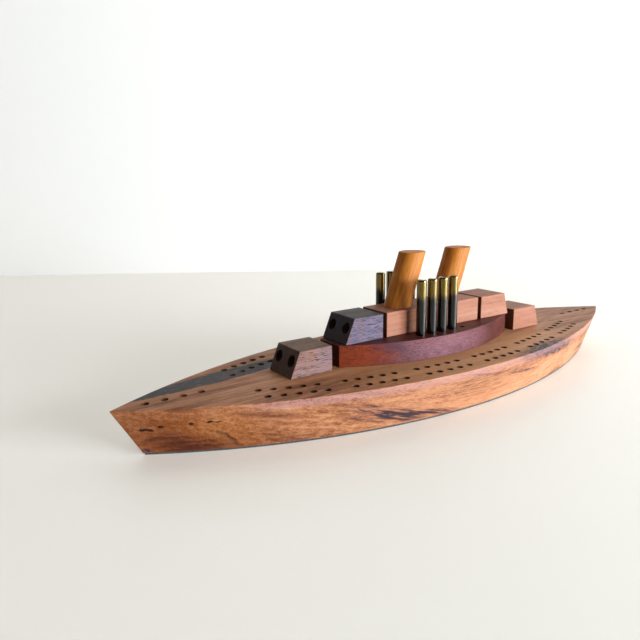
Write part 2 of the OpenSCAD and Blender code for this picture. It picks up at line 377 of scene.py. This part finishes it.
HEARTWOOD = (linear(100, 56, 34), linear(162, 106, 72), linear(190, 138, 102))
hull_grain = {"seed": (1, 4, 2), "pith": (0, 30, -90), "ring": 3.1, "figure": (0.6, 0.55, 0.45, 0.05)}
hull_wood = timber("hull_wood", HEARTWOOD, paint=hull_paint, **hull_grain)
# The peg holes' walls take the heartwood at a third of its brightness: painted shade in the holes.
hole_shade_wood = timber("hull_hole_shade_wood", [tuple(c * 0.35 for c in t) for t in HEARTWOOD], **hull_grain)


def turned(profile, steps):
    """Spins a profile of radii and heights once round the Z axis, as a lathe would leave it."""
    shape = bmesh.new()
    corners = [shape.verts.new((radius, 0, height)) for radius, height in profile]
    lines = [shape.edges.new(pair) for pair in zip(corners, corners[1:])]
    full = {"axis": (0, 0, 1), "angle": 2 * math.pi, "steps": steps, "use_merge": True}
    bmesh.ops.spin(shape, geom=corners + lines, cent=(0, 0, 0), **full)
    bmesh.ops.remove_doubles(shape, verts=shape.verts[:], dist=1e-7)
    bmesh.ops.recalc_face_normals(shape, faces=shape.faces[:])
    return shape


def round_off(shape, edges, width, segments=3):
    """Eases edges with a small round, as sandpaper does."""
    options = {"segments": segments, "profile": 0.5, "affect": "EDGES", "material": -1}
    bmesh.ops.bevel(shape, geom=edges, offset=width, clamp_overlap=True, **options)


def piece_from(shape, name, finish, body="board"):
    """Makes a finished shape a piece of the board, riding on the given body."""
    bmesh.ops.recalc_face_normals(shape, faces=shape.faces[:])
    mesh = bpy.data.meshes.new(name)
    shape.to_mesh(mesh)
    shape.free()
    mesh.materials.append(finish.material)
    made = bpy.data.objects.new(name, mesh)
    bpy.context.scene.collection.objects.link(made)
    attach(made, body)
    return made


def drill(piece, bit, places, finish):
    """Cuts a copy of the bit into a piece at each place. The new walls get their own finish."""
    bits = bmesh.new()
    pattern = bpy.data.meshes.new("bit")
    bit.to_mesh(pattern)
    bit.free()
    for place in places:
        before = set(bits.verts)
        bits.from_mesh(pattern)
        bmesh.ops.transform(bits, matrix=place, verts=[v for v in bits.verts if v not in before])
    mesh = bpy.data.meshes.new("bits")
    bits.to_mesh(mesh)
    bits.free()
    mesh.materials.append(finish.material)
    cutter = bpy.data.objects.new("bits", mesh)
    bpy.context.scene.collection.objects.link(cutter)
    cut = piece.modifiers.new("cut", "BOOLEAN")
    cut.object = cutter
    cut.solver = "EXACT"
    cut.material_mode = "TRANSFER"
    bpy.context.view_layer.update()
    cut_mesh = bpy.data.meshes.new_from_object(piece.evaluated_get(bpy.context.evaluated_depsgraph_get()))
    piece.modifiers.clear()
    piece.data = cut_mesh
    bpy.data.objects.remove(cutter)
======
Return exactly the opening lines of the listing above, ending with the line that has "return made".

** Written response **
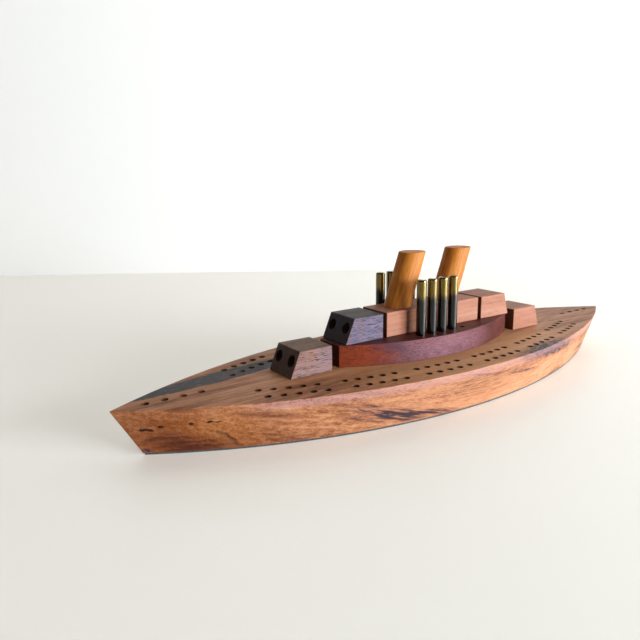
Write part 2 of the OpenSCAD and Blender code for this picture. It picks up at line 377 of scene.py. This part finishes it.
HEARTWOOD = (linear(100, 56, 34), linear(162, 106, 72), linear(190, 138, 102))
hull_grain = {"seed": (1, 4, 2), "pith": (0, 30, -90), "ring": 3.1, "figure": (0.6, 0.55, 0.45, 0.05)}
hull_wood = timber("hull_wood", HEARTWOOD, paint=hull_paint, **hull_grain)
# The peg holes' walls take the heartwood at a third of its brightness: painted shade in the holes.
hole_shade_wood = timber("hull_hole_shade_wood", [tuple(c * 0.35 for c in t) for t in HEARTWOOD], **hull_grain)


def turned(profile, steps):
    """Spins a profile of radii and heights once round the Z axis, as a lathe would leave it."""
    shape = bmesh.new()
    corners = [shape.verts.new((radius, 0, height)) for radius, height in profile]
    lines = [shape.edges.new(pair) for pair in zip(corners, corners[1:])]
    full = {"axis": (0, 0, 1), "angle": 2 * math.pi, "steps": steps, "use_merge": True}
    bmesh.ops.spin(shape, geom=corners + lines, cent=(0, 0, 0), **full)
    bmesh.ops.remove_doubles(shape, verts=shape.verts[:], dist=1e-7)
    bmesh.ops.recalc_face_normals(shape, faces=shape.faces[:])
    return shape


def round_off(shape, edges, width, segments=3):
    """Eases edges with a small round, as sandpaper does."""
    options = {"segments": segments, "profile": 0.5, "affect": "EDGES", "material": -1}
    bmesh.ops.bevel(shape, geom=edges, offset=width, clamp_overlap=True, **options)


def piece_from(shape, name, finish, body="board"):
    """Makes a finished shape a piece of the board, riding on the given body."""
    bmesh.ops.recalc_face_normals(shape, faces=shape.faces[:])
    mesh = bpy.data.meshes.new(name)
    shape.to_mesh(mesh)
    shape.free()
    mesh.materials.append(finish.material)
    made = bpy.data.objects.new(name, mesh)
    bpy.context.scene.collection.objects.link(made)
    attach(made, body)
    return made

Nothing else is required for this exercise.